Dataset section »
↓↓↓

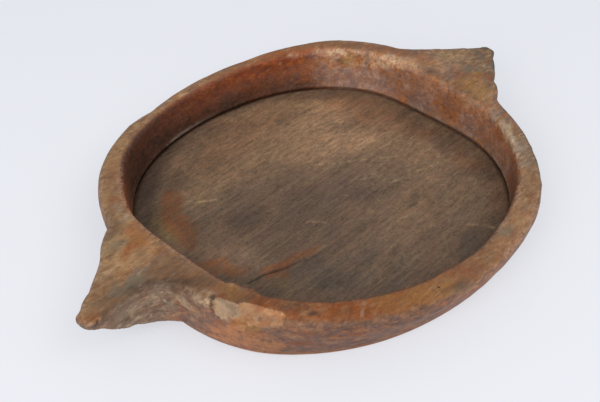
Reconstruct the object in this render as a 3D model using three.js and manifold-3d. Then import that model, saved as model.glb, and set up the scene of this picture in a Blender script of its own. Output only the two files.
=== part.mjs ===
// A shallow wooden bowl carved by hand: a hollow wall with two wing handles cut from one plank,
// and a separate floor board whose bevelled edge is held in a groove round the foot of the wall.
// Millimetres, +Z up. +X runs along the handles, to the whole one. The origin is on the table, in the
// middle of the overall length and width.

import * as THREE from "three";
import { mergeVertices } from "three/addons/utils/BufferGeometryUtils.js";
import Module from "manifold-3d";

// Wall: heights
const RIM_HEIGHT = 54.5; // mean height of the rim over the table
const SHEER = 6.5; // the rim rises this much near the handles and dips as much at the sides
const SHEER_TURN = 13; // degrees from the handles to the highest stretches of the rim

// Wall: radii, each of them a mean over the whole turn
const RIM_RADIUS = 207; // outside of the rim
const RIM_WIDTH = 21.5; // width of the rim's top
const FOOT_TAPER = 13.5; // the outside is this much smaller at the foot
const HOLLOW_TAPER = 4.5; // the hollow is this much smaller at the floor

// Wall: how far its outlines are from round
const RIM_OVAL = 5.5; // longer along the handles, shorter across them
const HOLLOW_OVAL = 6;
const FOOT_OVAL = 7;
const RIM_SQUARENESS = 2.5; // fuller between the handles and the sides
const FOOT_SQUARENESS = 0.5;
const RIM_SKEW = 1; // the full corners lean round by this much
const FOOT_SKEW = 2.5;
const RIM_LOBES = 2; // one side is flatter outside than the other
const FOOT_LOBES = -1.5;
const BROAD_SIDE = -135; // degrees to the stretch where the rim's top is broadest
const BROAD_EXTRA = 5.5; // it is this much wider there, towards the hollow

// Wall: edges
const RIM_OUTER_ROUND = 6;
const RIM_INNER_ROUND = 3.5;
const FOOT_ROUND = 6;

// Straight inner faces behind the handles, as distances from the axis of the hollow
const FAR_FLAT = 178;
const NEAR_FLAT = 181;
const FLAT_SHARPNESS = 40; // the higher, the sharper the corner between a flat and the round wall

// Groove for the floor board, and the sloping ledge over it
const LIP_HEIGHT = 3; // solid lip under the groove
const LOWER_FLANK = 3.5; // rise of the groove's lower slope
const GROOVE_DEPTH = 4.5;
const GROOVE_BACK = 3.5; // height of the groove's upright back
const UPPER_FLANK = 4; // rise of the groove's upper slope
const LEDGE_WIDTH = 2.5;
const LEDGE_RISE = 5;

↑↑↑

Copy exactly the lines that run from the first line of the data to the line containing "const SHEER_TURN = 13;", please, with both ends included and nothing else.

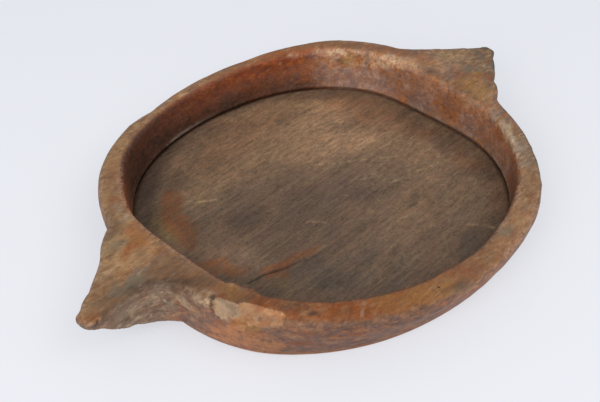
Reconstruct the object in this render as a 3D model using three.js and manifold-3d. Then import that model, saved as model.glb, and set up the scene of this picture in a Blender script of its own. Output only the two files.
=== part.mjs ===
// A shallow wooden bowl carved by hand: a hollow wall with two wing handles cut from one plank,
// and a separate floor board whose bevelled edge is held in a groove round the foot of the wall.
// Millimetres, +Z up. +X runs along the handles, to the whole one. The origin is on the table, in the
// middle of the overall length and width.

import * as THREE from "three";
import { mergeVertices } from "three/addons/utils/BufferGeometryUtils.js";
import Module from "manifold-3d";

// Wall: heights
const RIM_HEIGHT = 54.5; // mean height of the rim over the table
const SHEER = 6.5; // the rim rises this much near the handles and dips as much at the sides
const SHEER_TURN = 13; // degrees from the handles to the highest stretches of the rim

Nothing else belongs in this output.